Portanto, para a configuração da supressio, exige-se o decurso do prazo sem exercício do direito com indícios suficientes de que não mais seria exercido (gerando expectativa) e o desequilíbrio entre o benefício almejado pelo credor e o prejuízo a ser suportado pelo devedor com o eventual exercício.

6. SURRECTIO

Para a doutrina alemã, Surrectio é erwirkung e consiste exatamente no fenômeno inverso ao da supressio, haja vista decorrer da ampliação do conteúdo obrigacional mediante surgimento de prática de usos e costumes locais. Na surrectio, a atitude de uma parte faz surgir para a outra um direito não pactuado.
Nas lições de Rosenvald (2005), surrectio é o exercício continuado de uma situação jurídica em contradição ao que foi convencionado ou ao ordenamento jurídico, de modo a implicar nova fonte de direito subjetivo, estabilizando-se para o futuro.
A doutrina tem exigido a conjugação de três requisitos para a ocorrência da surrectio, como advertem Rocha e Cordeiro, apud MEZZOMO :
Exige-se um certo lapso de tempo, por excelência variável, durante o qual se atua uma situação jurídica em tudo semelhante ao direito subjetivo que vai surgir; requer-se uma conjunção objectiva de factores que concitem, em nome do Direito, a constituição do novo direito; impõe-se a ausência de previsões negativas que impeçam a surrectio.

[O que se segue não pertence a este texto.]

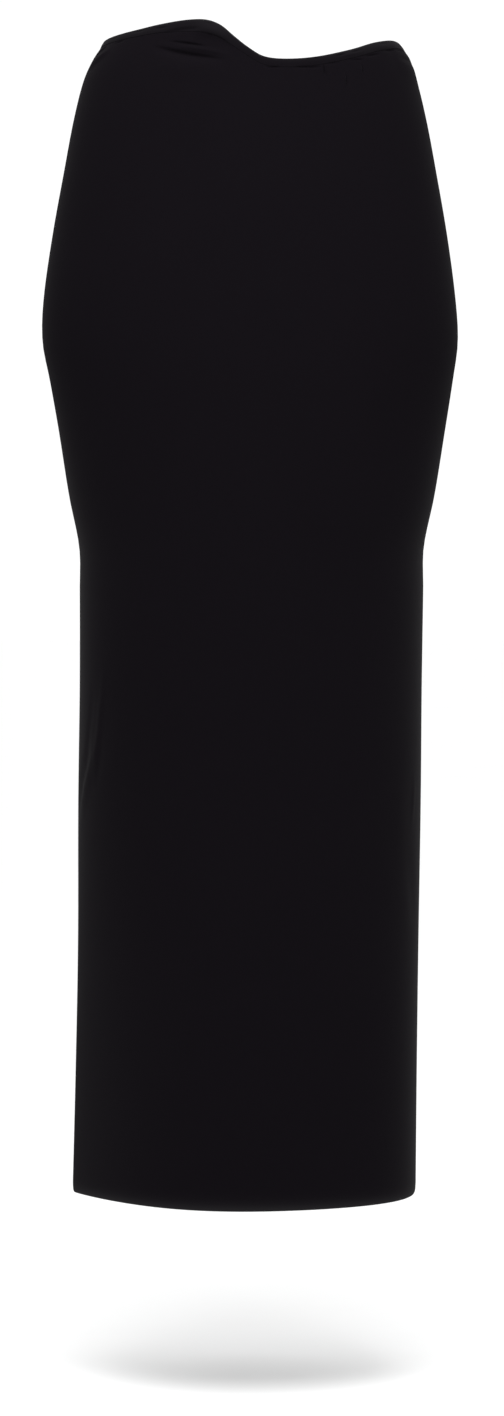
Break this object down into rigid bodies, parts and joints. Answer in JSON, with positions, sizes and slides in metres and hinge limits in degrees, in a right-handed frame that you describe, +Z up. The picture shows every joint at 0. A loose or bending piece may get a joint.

Analisando-se os conceitos de supressio e surrectio, pode-se concluir que tais institutos consagram formas de perda e aquisição de direito pelo decurso do tempo, sem que, com isso, não possa a surrectio vir desacompanhada da supressio.
No nosso Codex encontram-se, por exemplo, os fenômenos da supressio e surrectio no artigo 330 , como bem exemplifica a doutrinadora Diniz, ao comentar que há presunção juris tantum de que o credor renunciou (supressio) ao lugar da prestação quando reiteradamente o devedor o realiza em lugar diverso do pactuado, fato que faz surgir, com igual validade, o direito subjetivo do devedor em continuar a fazer o pagamento em local diverso do contratado (surrectio), não podendo o credor a isso se opor, pois houve a perda do direito pelo decurso do tempo.
Assim, a supressio implicará o surgimento da surrectio desde que se mantenha a coerência entre o que foi suprimido e o que surgiu em decorrência

7. CONCLUSÃO

Diante dessas considerações, percebe-se a importância da boa-fé nos contratos cíveis, posto que a partir destes ocorre a circulação de riquezas e são estabelecidas as regras de convivência social.
Logo, entender a aplicação da boa-fé nas relações jurídicas, assim como identificar corretamente os seus efeitos, sobretudo a supressio e surrectio, é fator imprescindível ao operador do direito, o que demonstra a importância do trabalho em questão, sobretudo na fase de orientação jurídica prestada pela Defensoria Pública aos seus assistidos.